Ultimately, the Sixers needed Harris to deliver more shotmaking in Friday's second half.

On a night where he played a game-high 41 minutes, Harris scored no points in the third quarter and four in the fourth.

Turnover battle dominance

Coming off a six-point, zero free-throw outing Wednesday in the Sixers’ loss to the Suns, Maxey scored an and-one layup a couple of minutes in. 

That play didn’t immediately unlock his usual bag of tricks, though. Maxey was off on a couple early mid-range tries, missed a deep three-pointer, and shot 2 for 7 overall in the first half.

Oubre also began 2 for 7, though he closed the second quarter by throwing down one of his explosive, fearless slams that have become semi-routine. 

The Sixers held a two-point halftime edge despite shooting only 36 percent from the floor. Their consistent excellence in the turnover differential department shined again. Maxey, who has the lowest turnover rate of any NBA point guard this season according to Cleaning the Glass, committed zero giveaways Friday.

James had eight turnovers, tying his season high. The Sixers earned a massive 27-8 points-off-turnovers advantage on the night.

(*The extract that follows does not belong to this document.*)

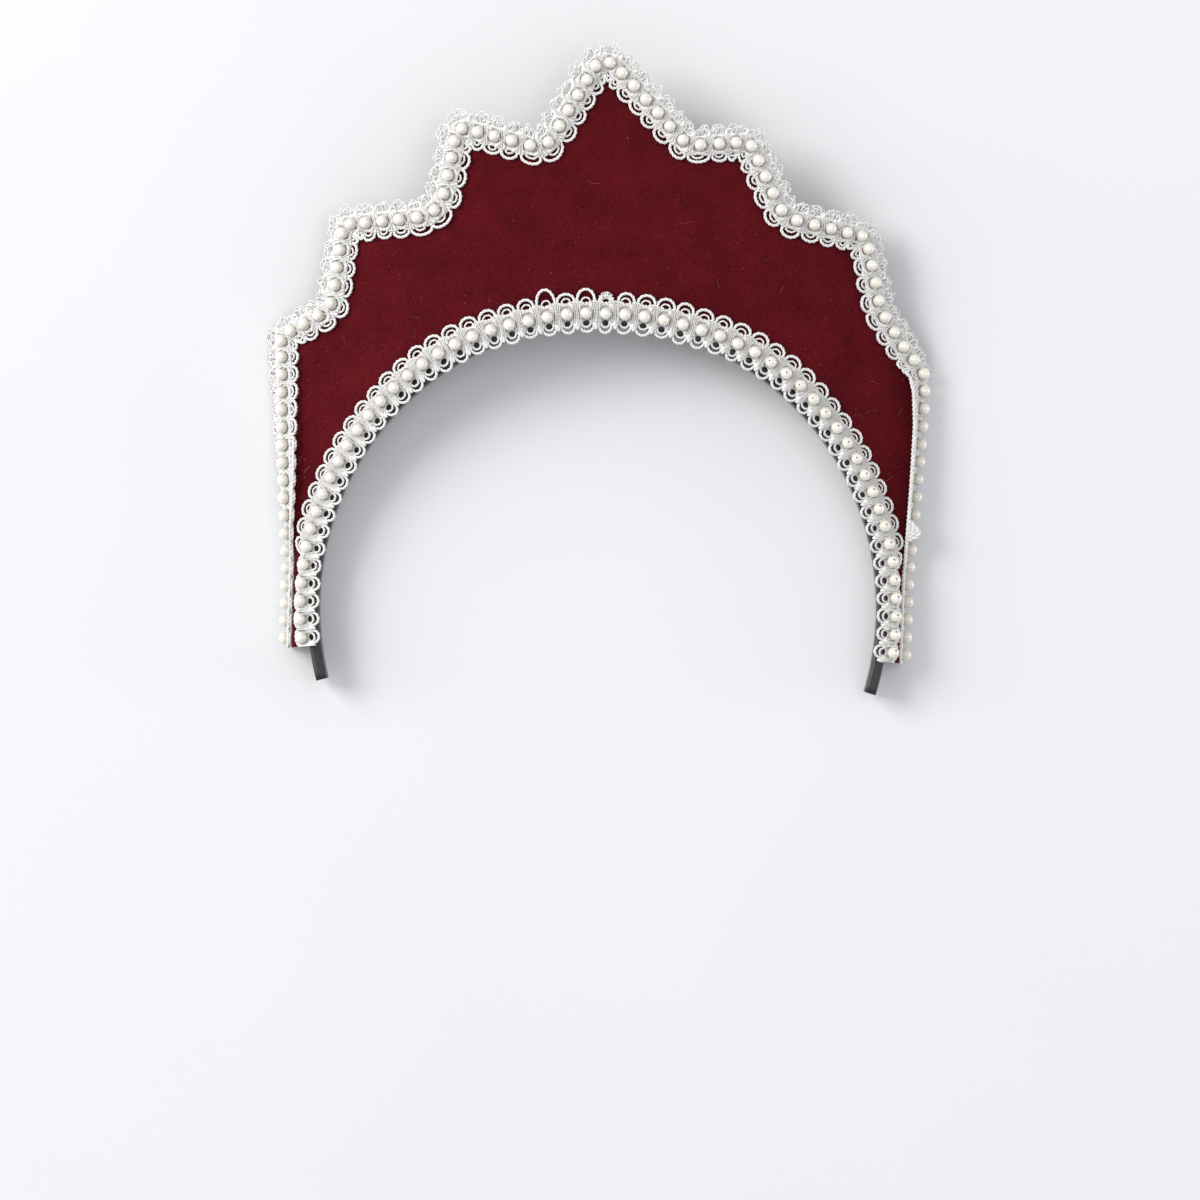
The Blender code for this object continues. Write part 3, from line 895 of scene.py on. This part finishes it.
def paint_braid_shade(piece, points, braids):
    """Paint shade on the velvet under the braids that lie on it, and a little beyond them."""
    under = []
    for braid in braids:
        place = np.arange(0.0, braid.path.length, BRAID_SHADE_STEP)[:, None]
        v = np.linspace(0.0, VELVET_REACH - BRAID_SHADE_STEP, BRAID_SHADE_ROWS)[None] / MM
        place, v = np.broadcast_arrays(place, v)
        located, _ = braid.path.locate(place, braid.across(place, v), np.zeros(v.shape))
        under.append(located.reshape(-1, 3))
    under = np.concatenate(under)
    tree = KDTree(len(under))
    for index, point in enumerate(under):
        tree.insert(point, index)
    tree.balance()
    near = np.array([tree.find(point)[2] for point in points])
    shade = np.clip((BRAID_SHADE_REACH + BRAID_SHADE_FADE - near) / BRAID_SHADE_FADE, 0.0, 1.0)
    piece.data.attributes.new("painted_braid_shade", "FLOAT", "POINT").data.foreach_set("value", shade)


def band():
    """The hair band, its four long edges rounded and its two ends closed."""
    outer = ARCH_RADIUS - GAP
    line = arch_line(1.0, BAND_END_ANGLE, BAND_SECTIONS)
    front = -bend(line[:, 0] * outer) - BAND_SET_BACK
    flat = np.array((BAND_THICKNESS, BAND_WIDTH)) / 2.0 - BAND_ROUNDING
    profile = []
    for index, corner in enumerate(((-1, -1), (1, -1), (1, 1), (-1, 1))):
        for step in range(BAND_ROUND_STEPS + 1):
            angle = math.pi + (index + step / BAND_ROUND_STEPS) * math.pi / 2.0
            profile.append(corner * flat + BAND_ROUNDING * np.array((math.cos(angle), math.sin(angle))))
    profile = np.array(profile)
    radius = outer - BAND_THICKNESS / 2.0 + profile[:, 0]
    z = front[:, None] - BAND_WIDTH / 2.0 - profile[:, 1]
    points = np.concatenate((line[:, None] * radius[:, None], z[..., None]), axis=-1)
    return smooth(points.reshape(-1, 3), ring_faces(1, len(line), len(profile)))


# Materials

WHITE = (1.0, 1.0, 1.0)


class Finish:
    """A material whose colour and relief come from noise in the object's own space."""

    def __init__(self, name, values):
        self.material = bpy.data.materials.new(name)
        self.material.use_nodes = True
        self.tree = self.material.node_tree
        self.shader = self.tree.nodes["Principled BSDF"]
        for socket, value in values.items():
            self.shader.inputs[socket].default_value = value
        self.place = self.tree.nodes.new("ShaderNodeTexCoord").outputs["Object"]

    def noise(self, scale, detail=3.0, roughness=0.6):
        """Noise of the given scale per metre."""
        node = self.tree.nodes.new("ShaderNodeTexNoise")
        node.inputs["Scale"].default_value = scale
        node.inputs["Detail"].default_value = detail
        node.inputs["Roughness"].default_value = roughness
        self.tree.links.new(self.place, node.inputs["Vector"])
        return node.outputs["Fac"]

    def ramp(self, value, stops):
        """Colours along a value."""
        node = self.tree.nodes.new("ShaderNodeValToRGB")
        elements = node.color_ramp.elements
        while len(elements) < len(stops):
            elements.new(0.5)
        for element, (position, colour) in zip(elements, stops):
            element.position = position
            element.color = (*colour, 1.0)
        self.tree.links.new(value, node.inputs["Fac"])
        return node.outputs["Color"]

    def multiplied(self, first, second):
        """Two colours multiplied."""
        node = self.tree.nodes.new("ShaderNodeMix")
        node.data_type = "RGBA"
        node.blend_type = "MULTIPLY"
        node.inputs["Factor"].default_value = 1.0
        self.tree.links.new(first, node.inputs[6])
        self.tree.links.new(second, node.inputs[7])
        return node.outputs[2]

    def colour(self, value):
        """The base colour."""
        self.tree.links.new(value, self.shader.inputs["Base Color"])

    def attribute(self, name):
        """A value that the mesh holds."""
        node = self.tree.nodes.new("ShaderNodeAttribute")
        node.attribute_name = name
        return node.outputs["Fac"]

    def relief(self, value, strength, distance):
        """Bumps as deep as the distance."""
        node = self.tree.nodes.new("ShaderNodeBump")
        node.inputs["Strength"].default_value = strength
        node.inputs["Distance"].default_value = distance
        self.tree.links.new(value, node.inputs["Height"])
        self.tree.links.new(node.outputs["Normal"], self.shader.inputs["Normal"])


def velvet_finish():
    """Burgundy pile, clouded where it leans, with painted shade under and beside the braids."""
    finish = Finish("burgundy_velvet", {"Roughness": 0.85, "Specular IOR Level": 0.06, "Sheen Weight": 0.14,
                                        "Sheen Roughness": 0.4, "Sheen Tint": (0.85, 0.10, 0.15, 1.0)})
    pile = finish.ramp(finish.noise(2100.0, 2.0, 0.7), ((0.32, (0.058, 0.0028, 0.0052)),
                                                        (0.70, (0.132, 0.0067, 0.0116))))
    cloud = finish.ramp(finish.noise(80.0, 6.0, 0.75), ((0.36, (0.68, 0.66, 0.66)), (0.64, WHITE)))
    # painted shade: darker under the braids and a little beyond them
    painted_braid_shade = finish.ramp(finish.attribute("painted_braid_shade"), ((0.0, WHITE), (1.0, (0.22, 0.20, 0.20))))
    finish.colour(finish.multiplied(finish.multiplied(pile, cloud), painted_braid_shade))
    finish.relief(finish.noise(2600.0, 2.0), 0.5, 0.25 * MM)
    return finish.material


def cord_finish():
    """White cotton thread, with painted shade between its plies and at its stitches."""
    finish = Finish("white_cord", {"Roughness": 0.6, "Specular IOR Level": 0.35, "Sheen Weight": 0.1})
    thread = finish.ramp(finish.noise(900.0), ((0.25, (0.885, 0.885, 0.88)), (0.7, (0.94, 0.94, 0.935))))
    # painted shade between the plies, at the stitches and in the lace's hollows
    painted_shade = finish.ramp(finish.attribute("painted_shade"), ((0.1, WHITE), (1.0, (0.66, 0.645, 0.62))))
    finish.colour(finish.multiplied(thread, painted_shade))
    finish.relief(finish.noise(2200.0, 4.0, 0.65), 0.8, 0.22 * MM)
    return finish.material


def lint_finish():
    """Pale fibres that take on some of the velvet's red."""
    finish = Finish("pale_lint", {"Roughness": 0.9, "Specular IOR Level": 0.1})
    finish.colour(finish.ramp(finish.noise(90.0), ((0.35, (0.20, 0.05, 0.05)), (0.65, (0.46, 0.27, 0.26)))))
    finish.relief(finish.noise(4000.0, 1.0), 0.2, 0.05 * MM)
    return finish.material


def hole_shade_finish():
    """Painted shade: the dark inside of a drill hole."""
    finish = Finish("painted_hole_shade", {"Roughness": 0.5, "Specular IOR Level": 0.3})
    # painted shade inside the drill holes
    finish.colour(finish.ramp(finish.noise(700.0), ((0.3, (0.11, 0.095, 0.08)), (0.7, (0.19, 0.17, 0.14)))))
    finish.relief(finish.noise(4000.0, 1.0), 0.2, 0.05 * MM)
    return finish.material


def pearl_finish():
    """Ivory under a glossy coat, with painted shade towards the pearl's foot."""
    finish = Finish("ivory_pearl", {"Roughness": 0.34, "Specular IOR Level": 0.5, "Coat Weight": 1.0,
                                    "Coat Roughness": 0.03, "Coat IOR": 1.9})
    tint = finish.ramp(finish.noise(240.0, 1.0), ((0.30, (0.75, 0.725, 0.645)), (0.50, (0.80, 0.785, 0.72)),
                                                  (0.70, (0.765, 0.715, 0.655))))
    # painted shade towards the pearl's foot
    shaded = finish.ramp(finish.attribute("painted_shade"), ((0.0, WHITE), (1.0, (0.80, 0.765, 0.70))))
    finish.colour(finish.multiplied(tint, shaded))
    finish.relief(finish.noise(1400.0, 1.0), 0.05, 0.05 * MM)
    return finish.material


def band_finish():
    """Black satin."""
    finish = Finish("black_satin", {"Roughness": 0.42, "Specular IOR Level": 0.45, "Sheen Weight": 0.1})
    weave = finish.ramp(finish.noise(420.0), ((0.3, (0.006, 0.006, 0.009)), (0.7, (0.016, 0.016, 0.021))))
    finish.colour(weave)
    finish.relief(finish.noise(3800.0, 2.0), 0.3, 0.08 * MM)
    return finish.material


def floor_finish():
    """Pale matt paper."""
    finish = Finish("pale_floor", {"Roughness": 0.9, "Specular IOR Level": 0.1})
    paper = finish.ramp(finish.noise(6.0, 2.0), ((0.3, (0.712, 0.717, 0.737)), (0.7, (0.727, 0.732, 0.752))))
    finish.colour(paper)
    return finish.material


# Studio

def add_camera():
    """A camera straight in front of the crown, as far away as the photograph's."""
    right = Vector((math.cos(FRAME_ROLL), math.sin(FRAME_ROLL), 0.0))
    up = Vector((-math.sin(FRAME_ROLL), math.cos(FRAME_ROLL), 0.0))
    back = Vector((0.0, 0.0, 1.0))
    place = right * FRAME_MIDDLE[0] + up * FRAME_MIDDLE[1] + back * CAMERA_DISTANCE
    data = bpy.data.cameras.new("camera")
    data.sensor_width = SENSOR_WIDTH
    data.lens = SENSOR_WIDTH * CAMERA_DISTANCE / FRAME_WIDTH
    data.clip_end = CLIP_END
    camera = bpy.data.objects.new("camera", data)
    axes = Matrix.Rotation(REST_TILT, 3, "X") @ Matrix((right, up, back)).transposed()
    camera.matrix_world = Matrix.Translation(Vector(settle([place])[0])) @ axes.to_4x4()
    bpy.context.scene.collection.objects.link(camera)
    bpy.context.scene.camera = camera


def add_light(name, place, size, power, colour):
    """A square soft light that points at the crown."""
    data = bpy.data.lights.new(name, "AREA")
    data.size = size
    data.energy = power
    data.color = colour
    light = bpy.data.objects.new(name, data)
    light.location = place
    light.rotation_euler = Vector(place).to_track_quat("Z", "Y").to_euler()
    bpy.context.scene.collection.objects.link(light)


def add_floor():
    """A pale floor under everything."""
    mesh = bpy.data.meshes.new("floor")
    corners = [(x * FLOOR_REACH, y * FLOOR_REACH, 0.0) for x, y in ((-1, -1), (1, -1), (1, 1), (-1, 1))]
    mesh.from_pydata(corners, [], [(0, 1, 2, 3)])
    mesh.materials.append(floor_finish())
    floor = bpy.data.objects.new("floor", mesh)
    bpy.context.scene.collection.objects.link(floor)


def add_studio():
    """A pale sky and soft lights, the strongest from the upper left."""
    world = bpy.data.worlds.new("studio")
    world.use_nodes = True
    background = world.node_tree.nodes["Background"]
    background.inputs["Color"].default_value = (*SKY_COLOUR, 1.0)
    background.inputs["Strength"].default_value = SKY_STRENGTH
    bpy.context.scene.world = world
    bpy.context.scene.view_settings.view_transform = "Standard"
    for light in LIGHTS:
        add_light(*light)


def main():
    """Every piece, then the floor, the lights and the camera."""
    edge = board_edge()
    cord = cord_finish()
    pearl = pearl_finish()
    outer_path = Path(divided(edge, PATH_STEP), outer_side)
    arch_path = Path(arch_row_line(ARCH_SECTIONS), arch_side(edge))
    outer = Braid("outer_braid", outer_path, OUTER_PEARLS, 0.0, False)
    arch = Braid("arch_braid", arch_path, ARCH_PEARLS, ARCH_PITCH_EASE, True)
    velvet = cover(edge)
    piece = add_mesh("velvet_cover", velvet, velvet_finish(), "crown_panel")
    # painted shade on the velvet under the braids
    paint_braid_shade(piece, velvet[0], (outer, arch))
    add_mesh("velvet_lint", lint(edge), lint_finish(), "crown_panel")
    add_mesh("satin_hair_band", band(), band_finish(), "hair_band")
    for braid in (outer, arch):
        parts = [
            ("wide_loops", loop_cords(braid, "wide_loops"), cord),
            ("narrow_loops", loop_cords(braid, "narrow_loops"), cord),
            ("lace", lace_body(braid), cord),
            ("threads", body_strands(braid), cord),
            ("knots", knot_cords(braid), cord),
            ("pearls", pearls(braid), pearl),
        ]
        if braid is outer:
            parts.append(("picots", picots(braid), cord))
            parts.append(("ropes", edge_ropes(braid), cord))
            parts.append(("fold", fold_cords(braid), cord))
        else:
            parts.append(("snarl", snarl(braid), cord))
            parts.append(("drill_holes", drill_holes(braid), hole_shade_finish()))
        for part, shape, material in parts:
            add_mesh(braid.name + "_" + part, shape, material, braid.name)
    add_floor()
    add_studio()
    add_camera()


main()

They forced a Lakers turnover early in the third quarter with one of their many blitzes on D’Angelo Russell, which led to Oubre scoring in transition. Oubre got another fast-break hoop in the third after Harris hustled back to intercept a James lob. 

Maxey drilled his first shot of the third period, sinking a step-back three following a Kyle Lowry ghost screen, and the Sixers built a seven-point lead late in the quarter.

Sixers’ fourth-quarter offense fails to deliver 

While efficiency and outside shooting again were not Oubre’s strong suits, he posed a constant downhill driving threat while also flashing the passing skill he’s shown a tad more lately.

Oubre made impressive dishes to set both Paul Reed and Mo Bamba up for dunks. He’s looked capable recently of anticipating when teammates might be open, seeing some of those windows as he’s driving, and trusting the pass as the best play. 

Maxey had another rough three-point shooting game (1 for 9), but he still rediscovered his groove offensively in the second half, regularly scoring around the rim as both a lead ball handler and off-ball guard curling effectively around screens. He posted 22 points after intermission.

As a team, the Sixers recorded just 18 points in the fourth quarter.

Some of that can be attributed to woeful shooting; Harris followed up a Batum air ball with one of his own. The Sixers shot 8 for 37 (21.6 percent) from three-point territory.

They had several fundamental, inexcusable sort of miscues in the fourth quarter, too. Maxey broke open with a backdoor cut on an after-timeout play, but Bamba threw the ball out of bounds. Harris committed a bad turnover on a basic, unguarded perimeter pass intended for Lowry.

It all added up to the Sixers holding a 9-15 record since Embiid's injury with one more game in L.A. on deck.